Tuesday, June 14, 2011

Adoptees, World's Oldest Children

I've written before about the tendency of the world to think about adoptees as perpetual children.  You think I'm kidding?  Well, look at this article about a bill passing through the Rhode Island legislature to provide access to original birth certificates to adult adoptees . . . if they ever become adults:
Meanwhile, Senate leaders say they are working to revise an alternative bill, introduced by Sen. Rhoda E. Perry, D-Providence, to create a more-limited access depending on the adopted adult’s age.

Perry’s bill (S-748), as originally introduced, would limit access to adult adoptees born after Jan. 1, 2012, or to those who are 40 years or older.

“I do believe that this session we’re going to come to some agreement and move passage of an adoption bill,” Senate Majority Whip Maryellen Goodwin, D-Providence, said Thursday. The revised bill would include some type of restrictions, she said, regarding the age at which adoptees would be allowed access to their original birth certificates.

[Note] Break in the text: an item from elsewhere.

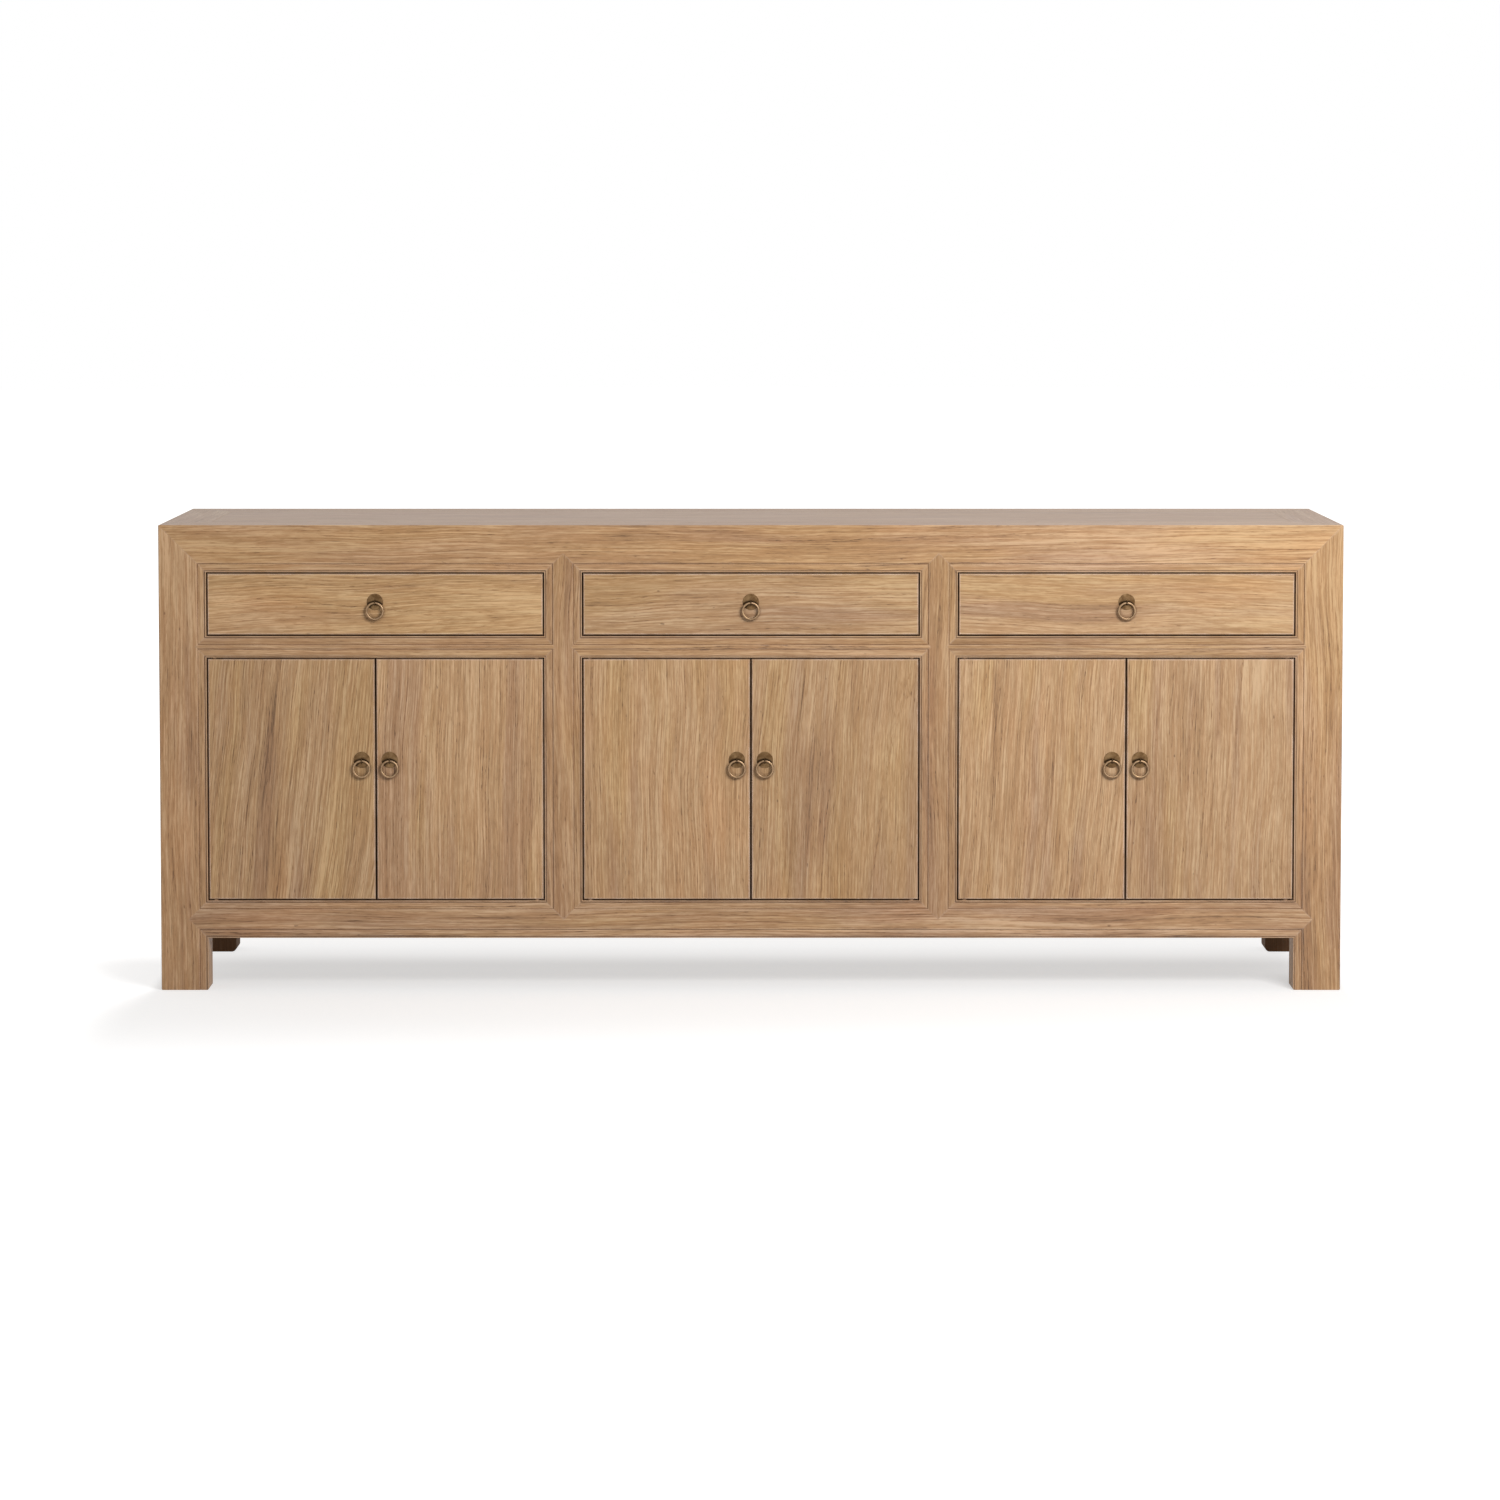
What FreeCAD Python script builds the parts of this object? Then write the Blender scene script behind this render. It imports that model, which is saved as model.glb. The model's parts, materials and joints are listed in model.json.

“It will not be 18,” she said. “I think 18 is too young. … I want them to be able to find their records in an appropriate and meaningful kind of way, not because they want to get back at their adoptive parents.”
O.M.G. Like I said in the title to my previous post, Adoptee = Perpetual Childhood.  At 18, you can fight and die for your country.  You can marry without anyone's permission.  You can vote.  You can send in your money and ask for a copy of your original birth certificate . . . unless you're adopted. Then, you're too young, you're too immature, you can't do things in an "appropriate and meaningful way."  You're just an angsty kid getting back at your adoptive parents -- up until you're 40.  Maybe then we can trust you to have left childhood behind.  Until then, you'r just the world's oldest child.

American Adoption Congress is asking folks to comment at the original article, because they've been informed legislators are watching them closely. 

5 comments:

Real Daughter said...

Its so infuriating, really. I sometimes see adult adoptees call themselves an "adopted child".

And Perry is showing her ignorance by saying, "I want them to be able to find their records in an appropriate and meaningful kind of way, not because they want to get back at their adoptive parents"

Get back at my ap's? For what?? And who is she to determine what is appropriate or meaningful?

Im never surprised by the ignorance surrounding adoption, but when statements like this are said by our "leaders", it's just mind blowing.

TJ said...

Oh yikes... really? I can see withholding it until, say, 18, but 40?! I can only wonder their motives. Like, real motives. Are they trying to hide something? Who are they really trying to help in this situation?

asappylove said...

Is this some kind of joke??!!!! Why would they do this?! I'm sorry but at 18 they are considered an adult! Why do people want to take this right away from not only the adoptee but what about birth moms who have waited so long in hopes that when their birth child hits that age that they will want to know where they came from. I also feel that at this age adoptees are more likely to know more about their birth parents and where they come from anyways that getting this information isn't to get back at anyway. It is truly obvious that these congress people are not adoptees or birth parents. This really is upsetting!

Anonymous said...

Btw I read another article along the same lines:

http://www.projo.com/generalassembly/adoption_debate_15_06-15-11_T3OLDE0_v17.36182.html
and saw this bit:

-But Charles Greenwood, a lawyer in Providence who handles adoptions, disagrees. “People use the Internet to find all kinds of information that has never been available to any of us before,” he said. “But I don’t see there’s any reason why we should help with this.”

Greenwood said he’d be concerned for his clients –– adoptive couples as well as birth mothers –– if the state unseals adoptees’ birth records.

“The parent that gives up his or her rights, they’re in a sense making a contract with someone,” he said. “That contract is essentially: I am going to give you an opportunity for another life, but I am going to back away from your life. And that’s the last thing I’m doing for you or with you.”-

!!!!!

Nate said...

As an adoptive father, I find this really ridiculous! Adoptees should have access to all of their information if and when they want it! Accessing this information should be their choice, not that of the government or other entity. Period.